Dans le hall du club, la présence de l’enfant prodige est à l’image du plus doué des 1 700 licenciés (pas le plus célèbre : le champion du monde 1998, Fabien Barthez, vient nager presque tous les jours) : discrète. Il y a bien ces deux « unes » de L’Equipe au fond d’une modeste vitrine, où trônent des bonnets et une poignée de produits dérivés. Sur le mur au-dessus de la machine à café, son portrait encadré n’en impose pas beaucoup plus que ceux des autres nageurs du groupe élite, ou que ceux en noir et blanc de leurs lointains prédécesseurs. Sans doute plus pour longtemps…

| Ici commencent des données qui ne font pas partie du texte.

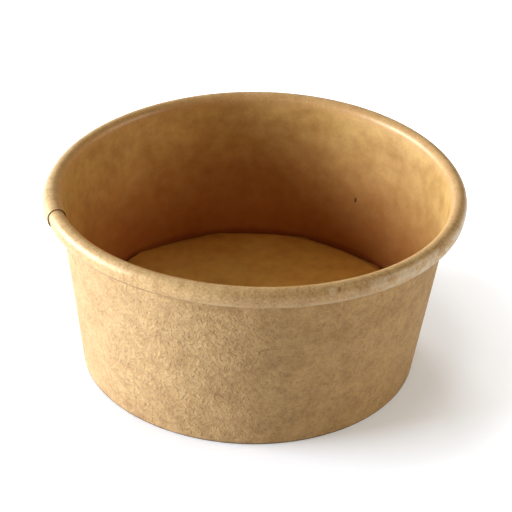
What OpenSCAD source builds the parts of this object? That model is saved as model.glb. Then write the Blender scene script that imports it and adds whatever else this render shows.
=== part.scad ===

Dimanche 28 juillet, en décrochant la médaille d’or sur sa course fétiche, le 400 m quatre nages (4 min 02 s 95), et en faisant tomber le record olympique de la légende Michael Phelps (4 min 03 s 84), le nageur de 22 ans a écrit un nouveau chapitre à l’encre dorée, dans le sillage de ses glorieux aînés toulousains Alex Jany, Alfred Nakache ou encore Jean Boiteux, premier champion olympique de l’histoire de la natation française (en 1952, à Helsinki). « Il va peut-être répéter l’histoire de Jean Boiteux, c’est fou. Personne n’aurait pu imaginer un tel destin », disait au printemps Michel Coloma, qui l’a connu au berceau.